Ashcroft said he was pleased with the court’s decision to keep its hands off the measure and uphold the ballot certification.

“I represent the people of Missouri,” Ashcroft said in a press release. “Regardless of how I personally feel about a ballot measure, my job is to follow the law and that’s what I did.” 

The Supreme Court’s determination came just in time, as Sept. 13 marked the statutory deadline for any changes to the statewide ballot.

That’s a big win for cannabis advocates from LM22—who sponsor the ballot measure (Amendment 3)—in the current landscape of supreme courts in states like Arkansas, Florida, Mississippi, Nebraska, Oklahoma and South Dakota deciding in recent years that they were the final gatekeepers on citizen initiatives.

“We are now one step away from passing Amendment 3, which will bring millions in new revenue to Missouri, while allowing law enforcement to concentrate on fighting violent and serious crime,” LM22 Campaign Manager John Payne said in a press release. “Amendment 3 not only will make Missouri the 20th state to legalize marijuana, it does it in the right way by automatically expunging the nonviolent criminal records of hundreds of thousands of Missourians.”

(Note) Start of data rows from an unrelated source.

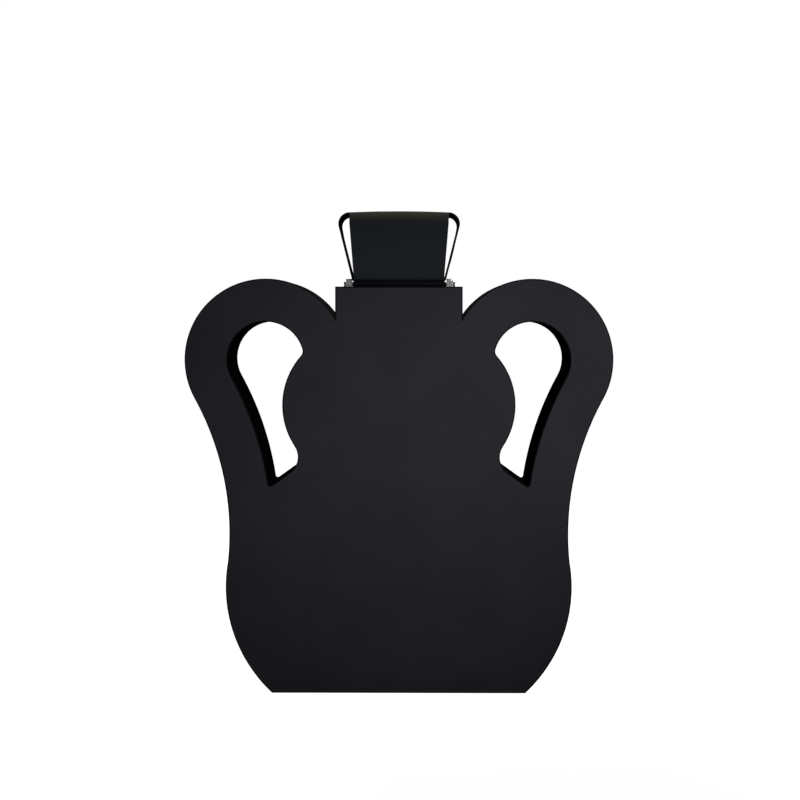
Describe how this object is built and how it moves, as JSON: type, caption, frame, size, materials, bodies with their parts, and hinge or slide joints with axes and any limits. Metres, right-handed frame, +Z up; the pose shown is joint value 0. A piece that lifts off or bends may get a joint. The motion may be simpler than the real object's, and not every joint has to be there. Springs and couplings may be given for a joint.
{
  "type": "rigid jar-shaped case with hinged lid",
  "caption": "Flat rigid case in the outline of a handled jar, with hand holes through the handles and a hinged lid that a folded leather hood opens.",
  "frame": {"origin": "centre of the base, on the surface that the case stands on", "axes": "+Z up through the neck, -Y out of the front face, +X to the viewer's right of the front face"},
  "size_m": [0.3008, 0.075, 0.3396],
  "materials": {
    "case_leather": "smooth satin black leather",
    "side_leather": "smooth satin black leather",
    "hole_leather": "matt black leather",
    "hood_leather": "smooth matt black leather",
    "board": "bare birch plywood",
    "core": "black stained light wood",
    "lining": "black suede cloth",
    "black_plate": "satin black anodised",
    "grey_metal": "brushed grey",
    "black_steel": "blackened",
    "magnet": "nickel plated"
  },
  "bodies": {
    "case": {"front_leather": "case_leather", "back_leather": "case_leather", "side_leather_right": "side_leather", "side_leather_left": "side_leather", "base_leather": "side_leather", "handle_leather_right": "hole_leather", "handle_leather_left": "hole_leather", "front_board": "board", "back_board": "board", "side_board_right": "board", "side_board_left": "board", "floor_board": "board", "handle_wall_right": "board", "handle_wall_left": "board", "handle_core_right": "core", "handle_core_left": "core", "lining_front": "lining", "lining_back": "lining", "lining_floor": "lining", "neck_frame": "core", "mouth_plate": "black_plate", "plate_screws": "black_steel", "frame_magnets": "magnet", "lug_nuts": "grey_metal", "hinge_lug_right": "grey_metal", "hinge_lug_left": "grey_metal"},
    "lid": {"lid_board": "black_plate", "hood": "hood_leather", "clamp_plate": "black_plate", "clamp_screws": "black_steel", "lid_magnets": "magnet", "pivot_screw_right": "black_steel", "pivot_screw_left": "black_steel", "pivot_spacer_right": "black_steel", "pivot_spacer_left": "black_steel"}
  },
  "joints": [
    {"name": "lid_hinge", "type": "hinge", "parent": "case", "child": "lid", "pos_m": [0, 0.0308, 0.2896], "axis": [-1, 0, 0], "range_deg": [0, 90]}
  ]
}
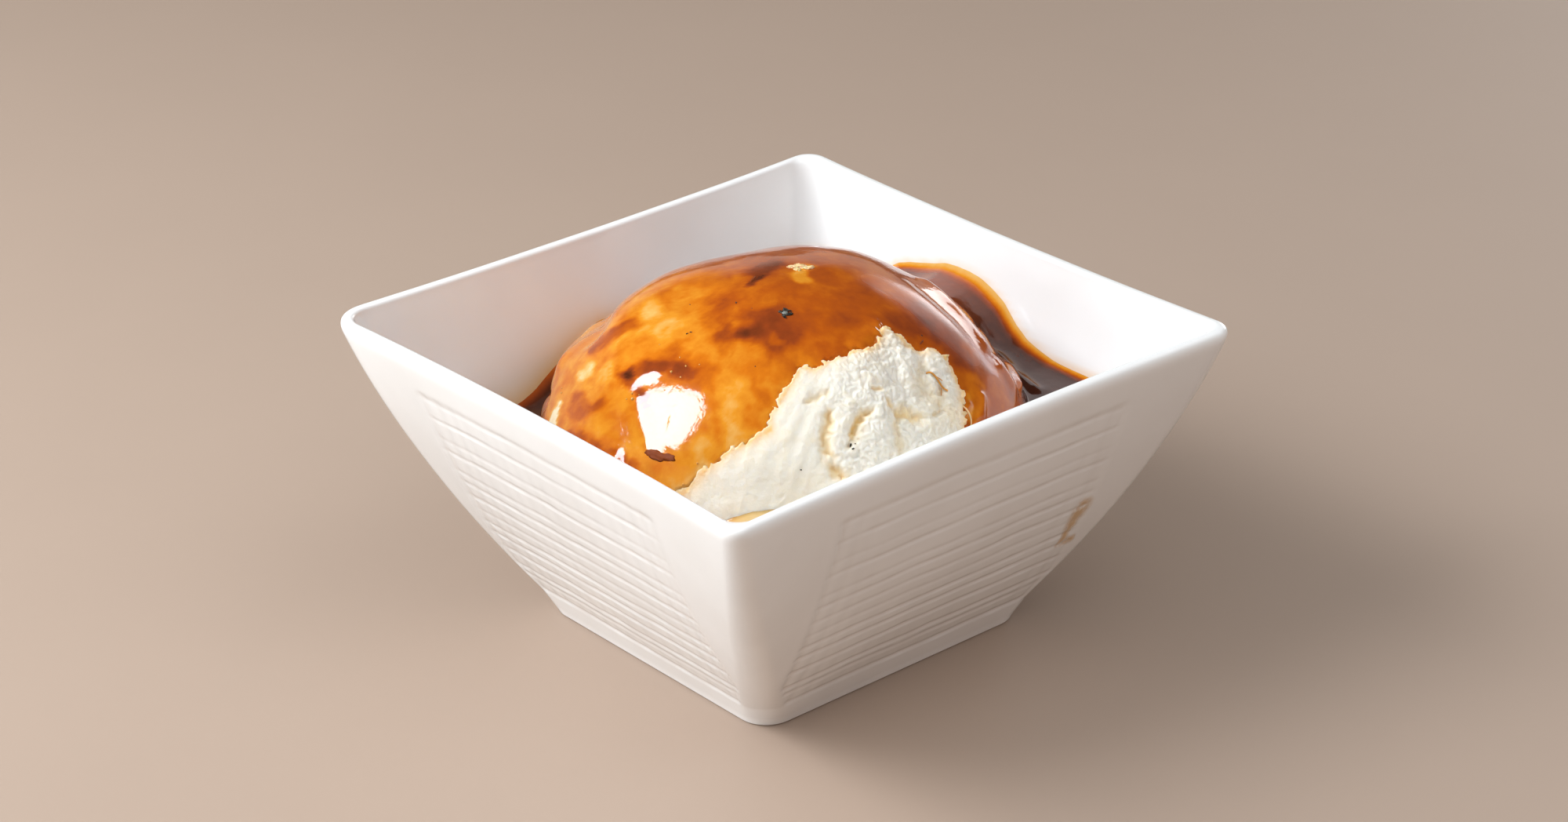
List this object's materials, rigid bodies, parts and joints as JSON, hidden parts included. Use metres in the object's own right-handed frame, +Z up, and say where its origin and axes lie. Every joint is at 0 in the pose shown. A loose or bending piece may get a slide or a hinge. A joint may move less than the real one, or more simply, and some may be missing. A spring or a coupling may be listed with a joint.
{
  "type": "mashed potato side in a square bowl",
  "caption": "Mound of mashed potato under brown gravy in a flared square porcelain bowl, with a bare patch of potato and a pool of gravy round it.",
  "frame": {"origin": "centre of the bowl's foot, on the table", "axes": "+Z up; the bowl's four sides face +X, -X, +Y and -Y; the bare patch of potato faces +X and -Y"},
  "size_m": [0.1226, 0.1226, 0.0723],
  "materials": {
    "porcelain": "white gloss glaze over fine pressed ridges",
    "potato": "moist, crumbly, creamy white",
    "gravy": "wet gloss, amber where thin and brown where thick"
  },
  "bodies": {
    "root": {"bowl": "porcelain", "mashed_potato": "potato", "gravy": "gravy"}
  },
  "joints": []
}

LM22’s proposed constitutional amendment, if passed, not only will allow Missourians 21 and older to possess, consume, purchase and cultivate cannabis, but it will allow individuals convicted of nonviolent cannabis-related offenses to petition to be released from incarceration and/or have their records automatically expunged.

The criminal justice reform aspect of the constitutional amendment would make Missouri the first state where voters took such a step, according to LM22. Current Missouri law requires those seeking to vacate their convictions to first petition the courts, an expensive and time-consuming process.

“It’s time to stop treating adults who use marijuana responsibly like criminals,” said Dan Viets, a Columbia attorney, LM22 advisory board chairman and Missouri coordinator for NORML, whose six chapters across the state helped draft and have endorsed the initiative. “It’s also time to repair the damage marijuana prohibition has done to hundreds of thousands of Missourians’ lives by automatically expunging their criminal records.”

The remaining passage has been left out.